Na parte “Alvéolos”, Mercado descreve com minúcia um efeito de angústia provocado por superfícies perfuradas, buracos idênticos, um do lado do outro ou em profundidade, como as corolas das flores ou os feixes de fungos, casos em que não é possível distinguir claramente os limites dos corpos, onde o vazio e onde o cheio. Às vezes mais do lado da sensação; outras como um pensamento que se desenvolve no limite do impensável; outras, ainda, como algo que está entre a sensação e o pensamento, “incontrolável e imponderável”, que não pode ser propriamente pensado, mas tampouco é apenas sensação. Não há melhor exemplo do método usado por Mercado para construir seu relato do que esse “efeito alvéolo”, quando ela se entrega às descrições que avançam mais e mais e mais, provocando no próprio leitor o desassossego de algo que não tem fim, ameaçador, que prolifera sem que se saiba aonde vai dar, chegando a abarcar “a realidade inteira”.
Finalmente, da descrição proliferadora que beira à abstração surge uma imagem real do abjeto: “Um dia, depois do regresso à Argentina, decidi rastrear, a qualquer custo, as zonas proibidas da memória”, antecipa Mercado. Talvez aqui esteja sintetizado o projeto deste livro tão admirável e comovedor. Rastrear, a qualquer custo; pôr-se, corajosamente, nesse estado de disponibilidade, para descobrir, no percurso da escrita, que a sensação perturbadora provocada pela visão dos alvéolos pode levar a uma imagem apagada do terror: “Corpos amontoados e mortos; corpos alinhados dentro de fossas, chamadas, com pertinência, de fossários; entranhas de uma câmara de gás expostas num corte transversal (a porta foi aberta); colunas de um desfile militar nazista, os capacetes redondos vistos de cima, enfileirados, em sua caixa retangular e quadriculada”.

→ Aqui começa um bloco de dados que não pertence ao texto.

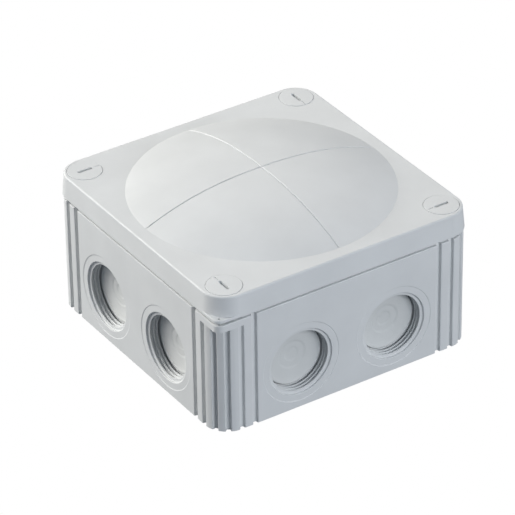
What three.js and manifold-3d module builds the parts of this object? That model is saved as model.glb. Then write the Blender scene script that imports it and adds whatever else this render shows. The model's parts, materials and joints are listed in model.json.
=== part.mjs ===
// Surface-mounted electrical junction box, 110 x 110 x 66 mm: a fluted base with two
// M25 cable entries on each side, a domed lid held by four quarter-turn screws, and
// a five-pole screw terminal inside. Millimetres, +Z up, origin at the centre of the
// wall side. The front is -Y. Each quarter turn repeats the box, except for the
// terminal and for the two corners that carry a sealing wire.

import * as THREE from "three";
import { mergeVertices } from "three/addons/utils/BufferGeometryUtils.js";
import Module from "manifold-3d";

const wasm = await Module();
wasm.setup();

// ---------------------------------------------------------------- dimensions

const HEIGHT = 66; // wall to the top of the dome
const LID_HALF = 55; // half of the lid's width
const GAP = 0.3; // between neighbouring pieces

const PAD = 0.9; // the wall pads' height under the floor
const PAD_RADIUS = 6.2;
const FLOOR = 2.6; // floor thickness
const FLOOR_TOP = PAD + FLOOR;

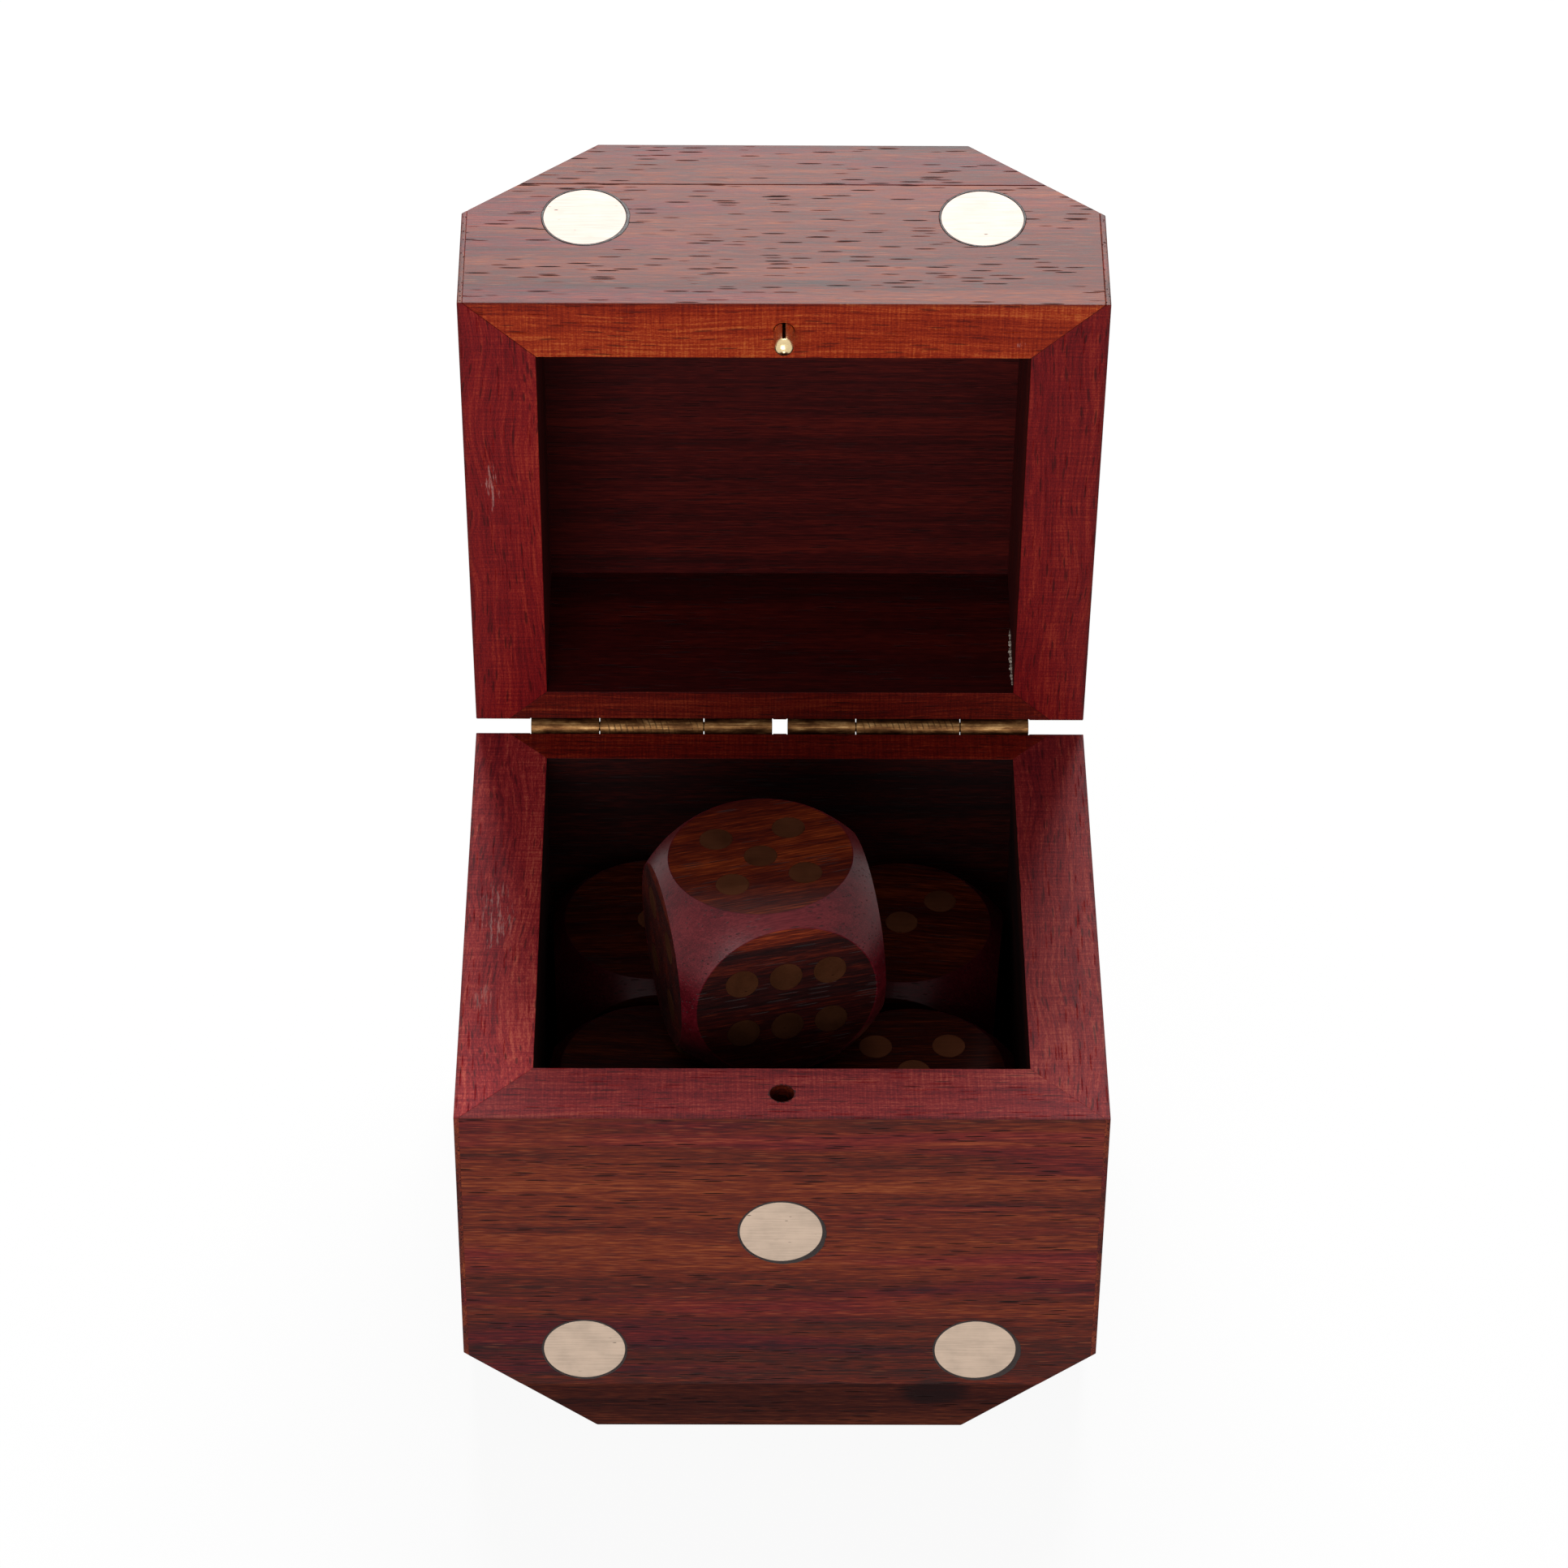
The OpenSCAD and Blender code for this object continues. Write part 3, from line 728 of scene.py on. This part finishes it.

Mas se trata, também, de que a escrita possa aplacar o terror, contê-lo, para criar um espaço de acolhimento, uma nova casa a partir dos restos e vazios deixados pelas experiências traumáticas do passado. Então o livro refaz, assim como o do exílio, o caminho do retorno, e com ele traça a possibilidade de que essas experiências possam por fim se inscrever na superfície do papel.